En plus du terrible coût humain, la guerre en Ukraine a eu des conséquences dramatiques sur l’économie et sur le marché de l’emploi du pays. Selon l’estimation de l’OIT, l’emploi en 2022 se situera 15,5 pour cent (2,4 millions d’emplois) en-dessous par rapport à 2021 au niveau d’avant le conflit, en 2021. Cette estimation n’est pas aussi basse que celle publiée par l’OIT en avril 2022, soit peu de temps après le début du conflit, qui prévoyait alors la perte de 4,8 millions d’emplois. Cette évolution positive est la conséquence de la réduction du nombre de régions en Ukraine placées sous occupation ou encore où ont lieu des combats. Cependant, cette reprise partielle du marché du travail s’avère modeste et extrêmement fragile, souligne l’Observatoire.
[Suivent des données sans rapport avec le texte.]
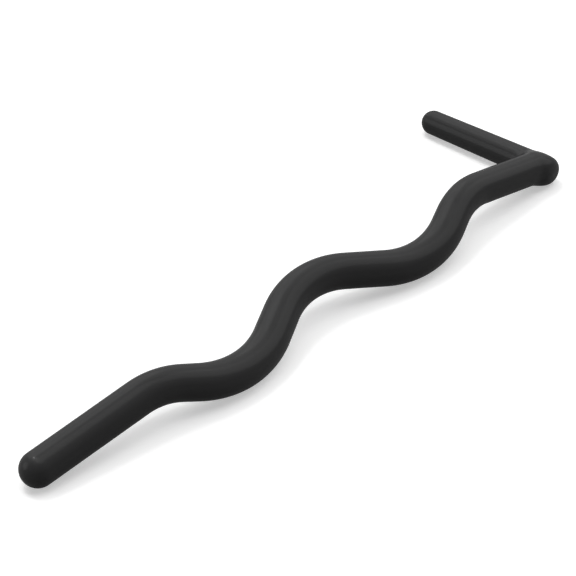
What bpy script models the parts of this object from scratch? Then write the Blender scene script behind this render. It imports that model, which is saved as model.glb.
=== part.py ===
# Wave bar with a cross handle: a bent steel rod and a straight handle rod, welded together and
# covered in rubber. It lies on the floor on its near dome, its two troughs and its handle.
#
# The bar runs along +X from its domed near end to the handle, the handle runs along +Y, and +Z is up.
# The origin is the centre of the whole object's footprint, on the floor.

import bpy
import bmesh
import math
from collections import namedtuple
from mathutils import Matrix, Vector

MM = 0.001

# Rubber outside of the bar
STRAIGHT_DIA = 30.0 * MM
NECK_DIA = 29.5 * MM

# Rubber outside of the handle, a straight taper between the centres of its two round ends
HANDLE_HEEL_DIA = 25.8 * MM
HANDLE_TIP_DIA = 23.2 * MM
HANDLE_TO_TIP = 129.4 * MM
HANDLE_TO_HEEL = 5.2 * MM
HEEL_DOME_DEPTH = 11.4 * MM

# The bar's centreline: straight runs between corners, each corner rounded by an arc.
# A corner's place is along the bar from the near dome's centre, and to the side, towards +Y.
Corner = namedtuple("Corner", "along side height bend_radius dia")
ON_FLOOR = None
CREST_1 = Corner(124.5 * MM, -5.0 * MM, 32.0 * MM, 83.5 * MM, 30.4 * MM)
TROUGH_1 = Corner(203.5 * MM, -34.5 * MM, ON_FLOOR, 99.0 * MM, 31.9 * MM)
CREST_2 = Corner(311.0 * MM, 16.5 * MM, 38.0 * MM, 93.5 * MM, 31.3 * MM)
TROUGH_2 = Corner(432.5 * MM, -29.5 * MM, ON_FLOOR, 97.5 * MM, 31.7 * MM)
CREST_3 = Corner(508.5 * MM, 0.0 * MM, 35.5 * MM, 83.0 * MM, 30.6 * MM)
WAVE = (CREST_1, TROUGH_1, CREST_2, TROUGH_2, CREST_3)
HANDLE_ALONG = 625.5 * MM
NECK_UNDERSIDE = 1.8 * MM

# Corner where the bar runs into the handle
BAR_END_INSET = 12.0 * MM
BLEND = 9.0 * MM
BOOT_ALONG_BAR = 34.0 * MM
BOOT_ALONG_HANDLE = 30.0 * MM
BOOT_GRAIN = 2.4 * MM

# Steel inside
BAR_CORE_DIA = 22.0 * MM
HANDLE_CORE_DIA = 16.0 * MM
COPE_DEPTH = 1.5 * MM
HEEL_COVER = 6.0 * MM
WELD_DIA = 6.0 * MM

# Domed caps and the studs moulded into them
CAP_SKIRT = 8.0 * MM
Stud = namedtuple("Stud", "thread_dia pitch into_core plate_dia plate_thick behind_face")
BAR_STUD = Stud(8.0 * MM, 1.25 * MM, 18.0 * MM, 15.0 * MM, 2.0 * MM, 11.0 * MM)
TIP_STUD = Stud(6.0 * MM, 1.0 * MM, 14.0 * MM, 11.0 * MM, 1.6 * MM, 8.0 * MM)
THREAD_DEPTH_PER_PITCH = 0.54
DRILL_POINT = 2.0 * MM

# Gap between pieces that touch
GAP = 0.3 * MM

# Fineness of the faceted shapes
BAR_SIDES = 28
CORE_SIDES = 20
HANDLE_SIDES = 28
DOME_RINGS = 7
BEND_STEP = math.radians(6.0)
WELD_SIDES = 10
WELD_STEPS = 18
WELD_PASSES = 5
THREAD_SIDES = 12
THREAD_RINGS_PER_PITCH = 3
FLOOR_PASSES = 12
BLEND_PASSES = 8

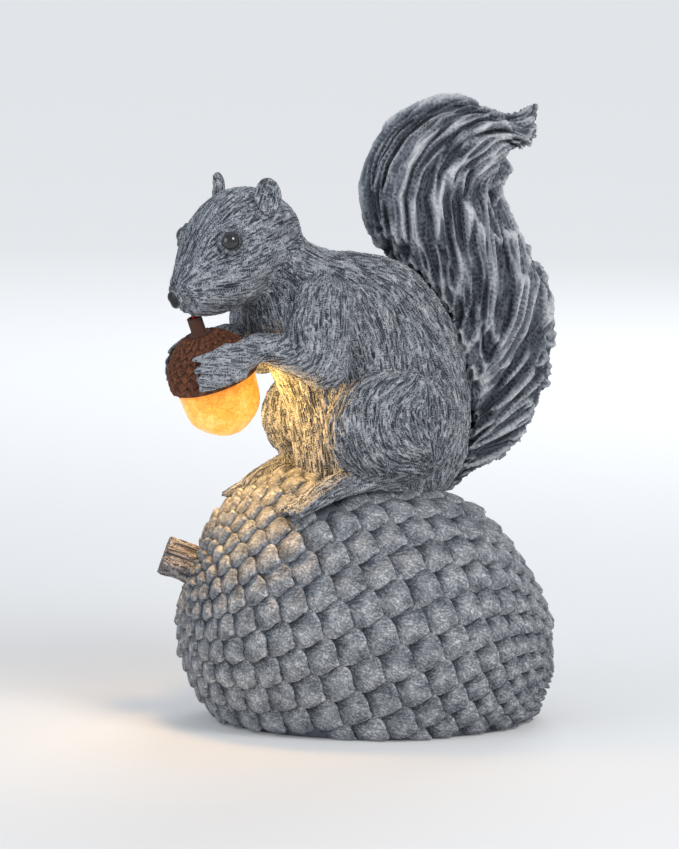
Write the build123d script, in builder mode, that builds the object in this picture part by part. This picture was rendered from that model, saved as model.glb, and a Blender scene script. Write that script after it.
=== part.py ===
from build123d import *
from math import cos, pi, radians, sin, tan
import os

# A squirrel figurine that holds a lit acorn and sits on a large scaled acorn.
# X runs to the right, Y away from the viewer and Z up, from the middle of the foot print.

os.makedirs("parts", exist_ok=True)

# Base: an acorn lying on its side, its stem up to the left
base_length = 154
base_radius = 64.5
base_tilt = 20
stem_pole_reach = 68.2
stem_pole_height = 63.2
shell_wall = 4.5
floor_thickness = 9
mouth_center = 7.5
mouth_length = 112
mouth_width = 87
wire_port_radius = 5
base_profile_shares = [
    (0.013, 0.341), (0.039, 0.496), (0.078, 0.636), (0.120, 0.744), (0.201, 0.868), (0.325, 0.961),
    (0.519, 1.000), (0.617, 0.984), (0.701, 0.930), (0.805, 0.791), (0.900, 0.605), (0.955, 0.435),
    (0.988, 0.250),
]

# Scales of the base
scale_relief = 3
scale_count = 24
scale_gap = 0.4
scale_sink = 2.6
scale_root_lift = 0.3
scale_tip_lift = 2.2
scale_pitch_floor = 6.4
scale_pitch_share = 0.6
scale_first_run = 12
scale_last_radius = 13
scale_rim_clearance = 0.3
base_facets = 20
scale_least_share = 0.3
scale_outline_shares = [(-1.00, 0.00), (-0.45, 0.40), (0.00, 1.00), (0.55, 0.60), (1.00, 0.00)]

# Stem of the base
stem_radius = 8
stem_reach = 10.2
stem_flutes = 9
flute_radius = 1.7
spigot_radius = 5
spigot_length = 4
spigot_clearance = 0.15

# Squirrel: its own directions are turned from the photo's
body_turn = 27
seat_height = 96
torso_height = 100
torso_depth = 80
torso_breadth = 64
torso_wall = 5
torso_section_shares = [
    (-0.275, -0.20, 0.450, -0.20, 0.36),
    (-0.300, 0.00, 0.480, -0.03, 0.42),
    (-0.325, 0.16, 0.588, 0.12, 0.48),
    (-0.363, 0.30, 0.606, 0.30, 0.50),
    (-0.425, 0.42, 0.569, 0.50, 0.48),
    (-0.513, 0.53, 0.463, 0.71, 0.45),
    (-0.588, 0.62, 0.275, 0.87, 0.42),
    (-0.613, 0.70, 0.025, 0.93, 0.40),
    (-0.613, 0.77, -0.175, 0.95, 0.34),
    (-0.625, 0.84, -0.338, 1.01, 0.27),
]
hollow_sections = 6

# Head
head_along = -57.3
head_across = -2.2
head_up = 97
head_turn = 12
head_pitch = 27
head_length = 60
head_breadth = 40
head_depth = 42
head_section_shares = [
    (-0.53, -0.09, 0.11, 0.12),
    (-0.50, -0.08, 0.21, 0.23),
    (-0.42, -0.05, 0.33, 0.36),
    (-0.27, 0.00, 0.44, 0.47),
    (-0.07, 0.01, 0.50, 0.51),
    (0.13, -0.04, 0.50, 0.46),
    (0.28, -0.09, 0.40, 0.37),
    (0.40, -0.12, 0.29, 0.27),
    (0.49, -0.12, 0.21, 0.19),
]
nose_along_share = 0.50
nose_up_share = -0.09
nose_radius = 4.8
eye_radius = 4.3
eye_along = 7.4
eye_across = 13.4
eye_up = 9.6
ear_along = -15.3
ear_across = 16.2
ear_up = 16.5
ear_thickness = 6.4
ear_width = 11
ear_height = 16
ear_lip = 1.3
ear_splay = 40

# Arms
arm_radius = 13
arm_path_shares = [
    (-0.27, 0.36, 0.76, 0.92),
    (-0.30, 0.40, 0.66, 1.00),
    (-0.29, 0.45, 0.53, 0.80),
]
forearm_radius = 8.2
wrist_radius = 5.8
palm_radius = 6.4
finger_count = 4
finger_root_radius = 2.3
finger_tip_radius = 1.5
finger_height = 27.4
finger_spacing = 3.7
finger_start_turn = 78
finger_end_turn = 132
finger_steps = 3
palm_turn = 66
wrist_turn = 40
wrist_gap = 4
forearm_share = 0.5

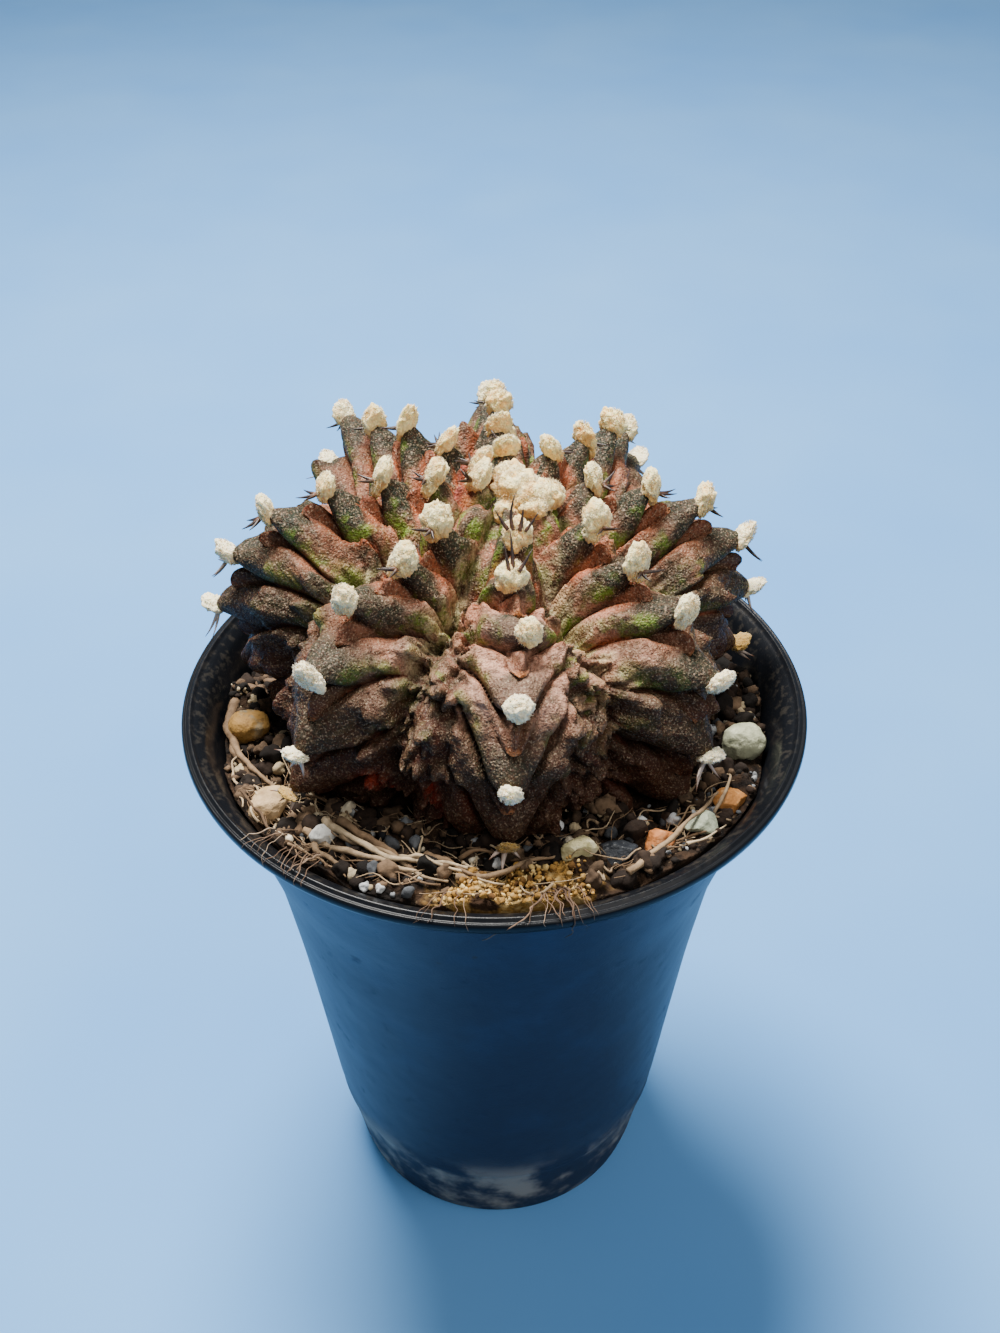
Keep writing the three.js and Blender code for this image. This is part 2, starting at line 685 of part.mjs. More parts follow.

Par ailleurs, le grand nombre de déplacés et de réfugiés à la recherche d’un emploi en Ukraine et ailleurs ajoute encore aux difficultés et devrait entraîner une pression à la baisse sur les salaires, avertissent les auteurs.

Selon le rapport, 10,4 pour cent des personnes constituant la main-d’œuvre totale du pays avant la guerre sont désormais réfugiées dans d’autres pays. Cette catégorie de 1,6 million de personnes est constituée de femmes à une écrasante majorité, beaucoup d’entre elles travaillant auparavant dans les secteurs de l’éducation, de la santé et des services sociaux. Une récente étude montre que, jusqu’ici, 28 pour cent des réfugiés ukrainiens interrogés ont trouvé un travail salarié ou exercent un métier en tant que travailleur indépendant dans leur pays hôte.

Les effets du conflit se font sentir également sur le marché du travail des états voisins, ce qui pourrait conduire à une déstabilisation au niveau politique et au niveau du marché du travail dans ces pays.

Au-delà, en Asie centrale et au niveau international, ces effets se traduisent par des prix plus élevés et plus volatiles ainsi que par un accroissement de l’insécurité alimentaire et de la pauvreté.

Résister à des crises multiples

Le rapport appelle à utiliser le dialogue social pour mettre en place les politiques nécessaires afin de contrer le ralentissement du marché du travail. Ces dernières ne doivent pas seulement agir contre l’inflation mais aussi se concentrer sur les implications plus larges sur l’emploi, les entreprises et la pauvreté. Ainsi, les auteurs mettent en garde contre un resserrement excessif des politiques qui pourrait causer «des dégâts injustifiés au niveau des emplois et des revenus à la fois dans les pays avancés et dans les pays en développement».